"…Living only for the moment, turning our full attention to the pleasures of the moon, the snow, the cherry blossoms and the maple leaves; singing songs, drinking wine, diverting ourselves just floating, floating….refusing to be disheartened, like a gourd floating along with the river current; this is what we call the floating world…” Asai Ryoi, in Ukiyo Monogatari (Tales of the Floating World, 1661)
Friday, June 12, 2009
Poetry: Sometimes I Struggle
There have been times in my life when I have struggled. I have struggled with the world around, with the inanimate and the animate, I have wrestled with stones, I have opposed the will of water, I have contested with God and Men. Some of those struggles I won. Some of them I lost. Some of them I struggled until the sweet darkness of exhaustion laid me low, to wake, to struggle again, to sleep, to wake, to struggle until it was all I knew. Then I would sleep, having no knowledge of winning or losing, deep and dreamless sleep from which I awoke, uncertain if I was awake or dreaming. I have found scars on my body and my soul and never known where they came from, what their cause was, what they signified. Some of them are small and hidden and healed, scarcely visible in the half-light of memory.
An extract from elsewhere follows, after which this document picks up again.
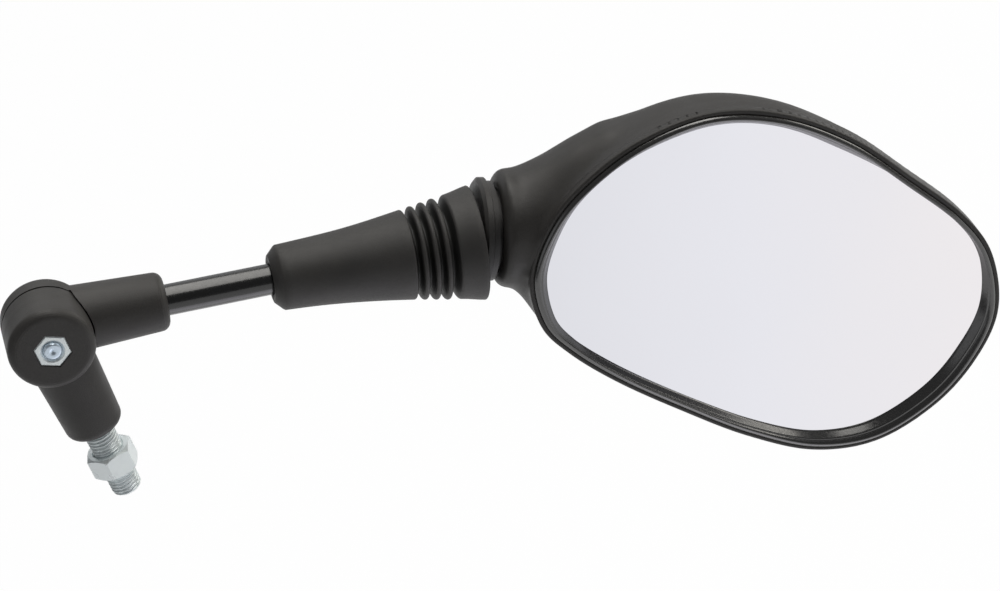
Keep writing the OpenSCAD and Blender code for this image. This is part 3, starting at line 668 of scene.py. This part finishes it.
# Housing's lip: the even front edge of the moulding, with its outer corner rounded
def make_lip():
    top = RIM - CREASE + 0.02
    profile = [(0.0, top - 3.2), (0.0, top - 1.6)] + arc(0.7, top - 0.7, 0.7, 180, 90, 6)
    profile += [(1.95, top), (1.95, top - 1.2), (0.9, top - 1.5), (0.9, top - 3.2)]
    line = outline(24)
    verts, faces = carried_round(line, [(inset(line, d), h) for d, h in profile])
    obj = new_object("housing_lip", verts, faces, housing_mat, matrix=HEAD)
    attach(obj, "head")


# Distance that each point of the outline's rings gains on the rim's inner side
def rim_wider(line):
    angle = np.degrees(np.arctan2(line[:, 1] - MIDDLE[1], line[:, 0] - MIDDLE[0])) % 360
    return eased(angle, RIM_WIDER, 1, 16.0)


# Rim ring: bead along the housing's lip, groove, and a second bead that slopes down to the glass.
# Points are (inset, height), from the ring's outer side and from the rim's front
def make_rim():
    side = WALL + 0.1
    foot = RIM_FOOT - RIM
    bead = [
        (0.0, foot), (0.0, -1.12), (-0.55, -1.12), (-0.5, -0.9), (-0.25, -0.6), (0.1, -0.3), (0.5, -0.08),
        (0.8, 0.0), (1.08, -0.15),
    ]
    slope = [(1.25, -0.45), (1.36, -0.78), (1.48, -0.90), (1.62, -0.90), (1.75, -0.95)]
    slope += [(1.85 + 0.16 * k, -1.08 - 0.27 * k) for k in range(8)]
    slope += [(3.18, -3.18), (3.26, -3.28), (3.2, -3.34)]
    line = outline(24)
    wider = rim_wider(line)
    rings = [(inset(line, side + d), RIM + h) for d, h in bead]
    for d, h in slope:
        share = 0.6 * np.clip((d - 0.3) / 1.5, 0, 1) + 0.4 * np.clip((d - 1.8) / 1.4, 0, 1)
        rings.append((inset(line, (side + d + wider * share)[:, None]), RIM + h))
    rings += [(inset(line, side + 0.7), RIM + h) for h in (-3.34, foot)]
    verts, faces = carried_round(line, rings)
    obj = new_object("rim_bead", verts, faces, rim_mat, matrix=HEAD)
    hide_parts("rim_ring")
    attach(obj, "head")


# Crowned mirror glass, with a small bevel round its edge
def make_glass():
    thick, crown, bevel, base = 2.0, 2.0, 0.3, RIM - 3.4 - 2.0
    line = outline(16)
    edge = inset(line, np.maximum(4.1 + rim_wider(line), 2.95)[:, None])
    middle = np.array(MIDDLE)
    shares = [1.0, 0.994, 0.991, 0.984, 0.965] + [1 - k / 16 for k in range(1, 16)]
    verts = []
    for drop in (0, thick):
        for s in shares:
            z = base + thick - drop + crown * (1 - s * s)
            if s == 1.0 and drop == 0:
                z -= bevel
            verts += [(x, y, z) for x, y in (middle + (edge - middle) * s)]
    n, m = len(line), len(shares)
    top, low = len(verts), len(verts) + 1
    verts += [(middle[0], middle[1], base + thick + crown), (middle[0], middle[1], base + crown)]
    faces = []
    for i in range(n):
        j = (i + 1) % n
        for side, tip in ((0, top), (n * m, low)):
            for k in range(side, side + (m - 1) * n, n):
                faces.append((k + i, k + j, k + n + j, k + n + i))
            inmost = side + (m - 1) * n
            faces.append((inmost + i, inmost + j, tip))
        faces.append((i, j, n * m + j, n * m + i))
    obj = new_object("glass_plate", verts, faces, glass_mat, matrix=HEAD)
    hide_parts("mirror_glass")
    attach(obj, "head")


# Boot: nose, flare, bellows with rounded crests and deep grooves, and the open collar with its thin lip
NOSE_R, FLARE_R, END_R, BORE_R, BOOT_L = 10.5, 14.6, 18.6, 5.3, 67.4
BELLOWS, PITCH, RIDGES, DEEP, STEP_UP = 45.2, 3.65, 3, 4.8, 0.6
COLLAR = BELLOWS + PITCH * (RIDGES + 0.93)
# Its open end's distance from the ball's centre, and the angle by which it sags on the arm
BOOT_TO_BALL, SAG = 13.05, 1.5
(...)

Others are deep and ugly and lend their form to the shape of me. Then there are times when I have not struggled, when I flowed through the rivers of life as smoothly as a glistening otter, or a trout, submerged in dark shadows and scarcely visible to the eyes of those of us who are earth bound. There are times when I have blossomed like an oak, green and brown and expansive and ancient, my boughs reaching widely to embrace all of the earth and the creatues of the earth. Those days have formed me as well, painted my face with smiles and tears and soft visaged awe. I am all of these things and I am none of them. Sometimes I struggle and sometimes I do not.